Panda is also considering additional markets and developing more restaurant concerts with new innovative menu items to deliver food to customers on the go, and the company said it will share more info around these launches later in the year.
The company also set out to hire 30,000 employees last year when dining rooms started to reopen for takeout to help restaurants with contactless services, curbside orders, drive-thrus and expedited to-go and online orders alongside following new health and cleanliness procedures, according to Nation's Restaurant News.
Digital is becoming a big business across the QSR segment, with Wingstop surpassing $1 billion in online sales last year while Chipotle reached $2.8 billion in the same period. Wendy's is on its way to having 10% of its sales come from digital. Both Wingstop and Wendy's have been expanding their ghost kitchen footprints as well. Wingstop has about 13 ghost kitchens with plans to expand in the U.S. in key markets.

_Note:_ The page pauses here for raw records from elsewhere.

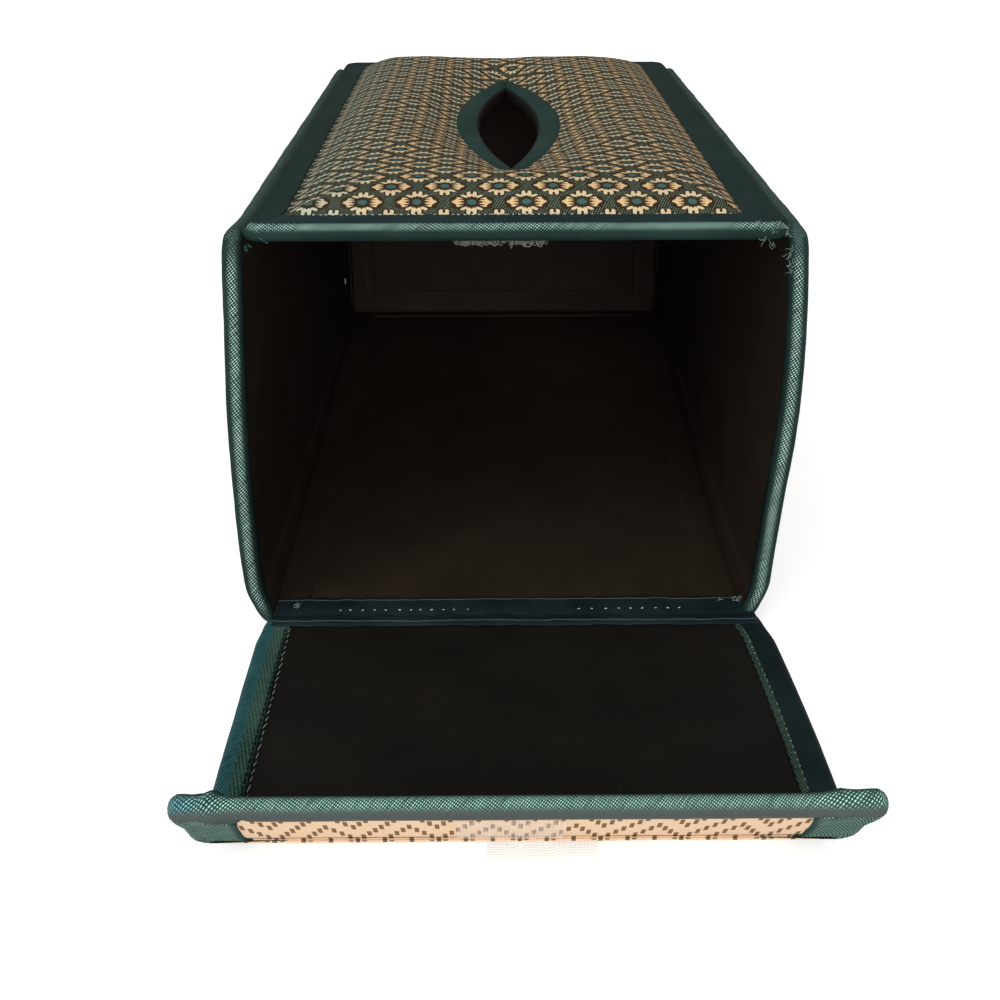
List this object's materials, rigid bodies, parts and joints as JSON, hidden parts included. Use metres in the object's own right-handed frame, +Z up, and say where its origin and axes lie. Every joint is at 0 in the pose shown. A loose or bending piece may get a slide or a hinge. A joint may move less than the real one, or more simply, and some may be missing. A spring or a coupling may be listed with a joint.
{
  "type": "tissue box cover",
  "caption": "Padded cloth-covered tissue box cover with a lens-shaped top slot and a drop-down front flap with a tuck-in lip.",
  "frame": {"origin": "centre of the box's bottom face, on the table", "axes": "+Y from the open front into the box, +Z up, +X to the right seen from the front"},
  "size_m": [0.13, 0.357, 0.1072],
  "materials": {
    "greyboard": "plain grey bookbinding board",
    "wadding": "soft polyester wadding",
    "brocade": "dark woven brocade with small flowers in peach, cream and teal",
    "peach_brocade": "peach woven brocade with small brown dashes",
    "black_lining": "black-brown plain woven lining",
    "teal_binding": "teal satin-faced twill tape",
    "ring_satin": "smooth teal satin",
    "navy_tape": "navy satin tape",
    "loop_pile": "fuzzy loop tape",
    "hook_mesh": "translucent moulded hook tape"
  },
  "bodies": {
    "box": {"top_board": "greyboard", "top_pad": "wadding", "top_cover": "brocade", "top_lining": "black_lining", "top_binding": "teal_binding", "slot_ring": "ring_satin", "bottom_board": "greyboard", "bottom_pad": "wadding", "bottom_cover": "black_lining", "bottom_lining": "black_lining", "bottom_binding": "teal_binding", "left_board": "greyboard", "left_pad": "wadding", "left_cover": "brocade", "left_lining": "black_lining", "left_binding": "teal_binding", "right_board": "greyboard", "right_pad": "wadding", "right_cover": "brocade", "right_lining": "black_lining", "right_binding": "teal_binding", "back_board": "greyboard", "back_pad": "wadding", "back_cover": "brocade", "back_lining": "black_lining", "back_binding": "teal_binding", "box_hinge_tape": "navy_tape", "loop_tape": "loop_pile"},
    "flap": {"flap_board": "greyboard", "flap_pad": "wadding", "flap_cover": "peach_brocade", "flap_lining": "black_lining", "flap_binding": "teal_binding", "flap_hinge_tape": "navy_tape", "flap_crease_tape": "navy_tape"},
    "lip": {"lip_board": "greyboard", "lip_pad": "wadding", "lip_cover": "peach_brocade", "lip_lining": "black_lining", "lip_binding": "teal_binding", "lip_crease_tape": "navy_tape", "hook_tape": "hook_mesh"}
  },
  "joints": [
    {"name": "flap_hinge", "type": "hinge", "parent": "box", "child": "flap", "pos_m": [0, -0.12825, 0.0038], "axis": [-1, 0, 0], "range_deg": [0, 90]},
    {"name": "lip_fold", "type": "hinge", "parent": "flap", "child": "lip", "pos_m": [0, -0.21195, 0.0038], "axis": [-1, 0, 0], "range_deg": [0, 43]}
  ],
  "couplings": [
    {"joint": "lip_fold", "follows": "flap_hinge", "ratio": 0.47777}
  ]
}
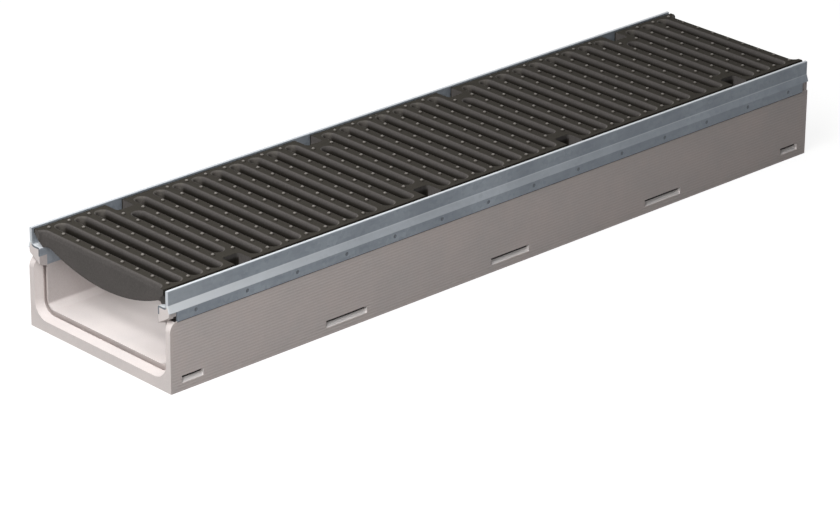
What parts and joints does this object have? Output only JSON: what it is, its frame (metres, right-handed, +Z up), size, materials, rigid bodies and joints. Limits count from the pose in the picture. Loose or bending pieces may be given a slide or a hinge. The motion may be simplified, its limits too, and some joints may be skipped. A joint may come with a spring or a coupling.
{
  "type": "channel drain",
  "caption": "Straight channel drain: a concrete trough with folded steel edge rails carries slotted iron gratings, and its socket and spigot ends meet the next length.",
  "frame": {"origin": "centre of the underside's box, spigot included", "axes": "+X along the channel towards the spigot end, +Y across the channel, +Z up"},
  "size_m": [1.0084, 0.2392, 0.1202],
  "materials": {
    "concrete": "matt, finely pitted, off-form",
    "galvanised_steel": "dull zinc",
    "ductile_iron": "dark dip coat, satin"
  },
  "bodies": {
    "root": {"channel_body": "concrete", "edge_rail_front": "galvanised_steel", "edge_rail_back": "galvanised_steel", "grating_near": "ductile_iron", "grating_far": "ductile_iron"}
  },
  "joints": []
}
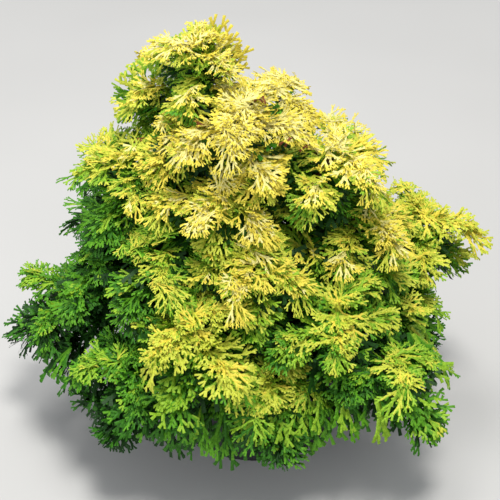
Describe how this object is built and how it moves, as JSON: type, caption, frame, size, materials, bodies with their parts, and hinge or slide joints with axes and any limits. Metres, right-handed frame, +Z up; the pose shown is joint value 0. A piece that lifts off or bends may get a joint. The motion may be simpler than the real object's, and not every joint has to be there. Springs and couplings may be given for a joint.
{
  "type": "potted nana aurea hinoki cypress",
  "caption": "Dwarf golden hinoki cypress in a plain dark pot: a leaning cone of cupped, overlapping fan sprays, gold at the top and green below.",
  "frame": {"origin": "middle of the pot's flat underside", "axes": "+Z up, -Y towards the front that the picture shows, -X the side that the tip leans to"},
  "size_m": [0.34, 0.2567, 0.308],
  "materials": {
    "pot": "matte charcoal",
    "soil": "damp dark potting mix",
    "bark": "fibrous red-brown bark",
    "foliage_gold": "golden yellow scale foliage",
    "foliage_lime": "lime green scale foliage",
    "foliage_green": "green scale foliage"
  },
  "bodies": {
    "root": {"pot": "pot", "soil": "soil", "trunk": "bark", "bough_skirt_0": "bark", "bough_skirt_1": "bark", "bough_skirt_2": "bark", "bough_skirt_3": "bark", "bough_skirt_4": "bark", "bough_skirt_5": "bark", "bough_skirt_6": "bark", "bough_skirt_7": "bark", "bough_low_0": "bark", "bough_low_1": "bark", "bough_low_2": "bark", "bough_low_3": "bark", "bough_low_4": "bark", "bough_low_5": "bark", "bough_middle_0": "bark", "bough_middle_1": "bark", "bough_middle_2": "bark", "bough_middle_3": "bark", "bough_middle_4": "bark", "bough_middle_5": "bark", "bough_high_0": "bark", "bough_high_1": "bark", "bough_high_2": "bark", "bough_high_3": "bark", "bough_high_4": "bark", "foliage_skirt_0": "foliage_green", "foliage_skirt_1": "foliage_green", "foliage_skirt_2": "foliage_green", "foliage_skirt_3": "foliage_green", "foliage_skirt_4": "foliage_green", "foliage_skirt_5": "foliage_green", "foliage_skirt_6": "foliage_green", "foliage_skirt_7": "foliage_green", "foliage_low_0": "foliage_lime", "foliage_low_1": "foliage_lime", "foliage_low_2": "foliage_lime", "foliage_low_3": "foliage_lime", "foliage_low_4": "foliage_lime", "foliage_low_5": "foliage_lime", "foliage_middle_0": "foliage_lime", "foliage_middle_1": "foliage_lime", "foliage_middle_2": "foliage_lime", "foliage_middle_3": "foliage_lime", "foliage_middle_4": "foliage_lime", "foliage_middle_5": "foliage_lime", "foliage_high_0": "foliage_gold", "foliage_high_1": "foliage_gold", "foliage_high_2": "foliage_gold", "foliage_high_3": "foliage_gold", "foliage_high_4": "foliage_gold", "foliage_upper_0": "foliage_gold", "foliage_upper_1": "foliage_gold", "foliage_upper_2": "foliage_gold", "foliage_upper_3": "foliage_gold", "foliage_crest_0": "foliage_gold"}
  },
  "joints": []
}
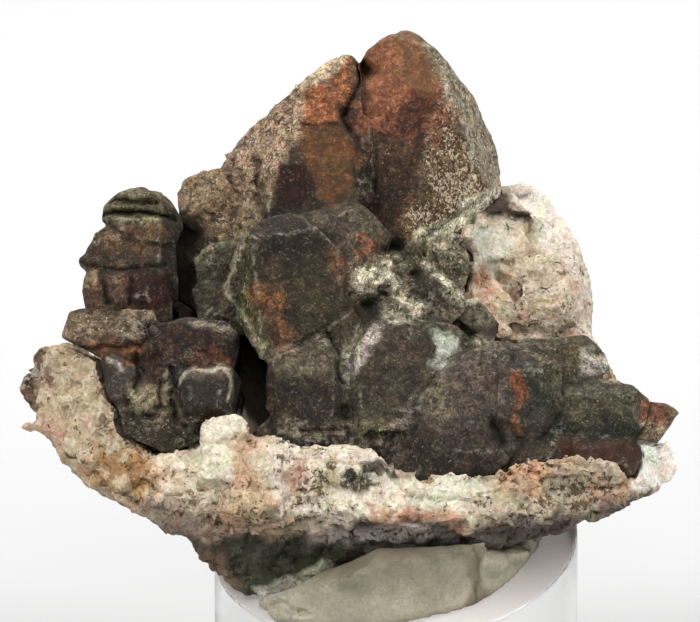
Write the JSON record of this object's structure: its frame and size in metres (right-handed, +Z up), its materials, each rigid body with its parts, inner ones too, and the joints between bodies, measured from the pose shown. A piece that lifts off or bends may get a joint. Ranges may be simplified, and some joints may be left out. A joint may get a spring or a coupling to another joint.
{
  "type": "hydrozincite specimen",
  "caption": "Zoned brown crystals crowded on a pale, rough matrix plate that leans back on grey putty over a clear slant-cut round stand.",
  "frame": {"origin": "centre of the clear round's bottom face", "axes": "+Z up, -Y towards the side the specimen is shown from, +X to the right of that side"},
  "size_m": [0.092, 0.0667, 0.098],
  "materials": {
    "brown_crystal": "finely drusy, matt",
    "dark_crystal": "finely drusy, matt to satin",
    "pale_matrix": "rough, granular",
    "putty": "matt",
    "clear_acrylic": "polished, clear"
  },
  "bodies": {
    "root": {"matrix": "pale_matrix", "crystal_cluster": "brown_crystal", "tower_crystals": "dark_crystal", "left_crystals": "dark_crystal", "putty": "putty", "acrylic_stand": "clear_acrylic"}
  },
  "joints": []
}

Ghost kitchens can allow chains to rapidly expand without having to invest heavily in real estate. Nathan's Famous and Wow Bao have quickly grown their footprints using a host kitchen model where they partner with other operators to create virtual-only kitchens in unused kitchen space. Nathan's, which has partnered with Franklin Junction and Reef in the past, opened its 100th kitchen in February less than a year after it began exploring the model. Wow Bao expects to reach 1,000 locations by the end of this year through its partner kitchen program, compared to 150 locations in 2020.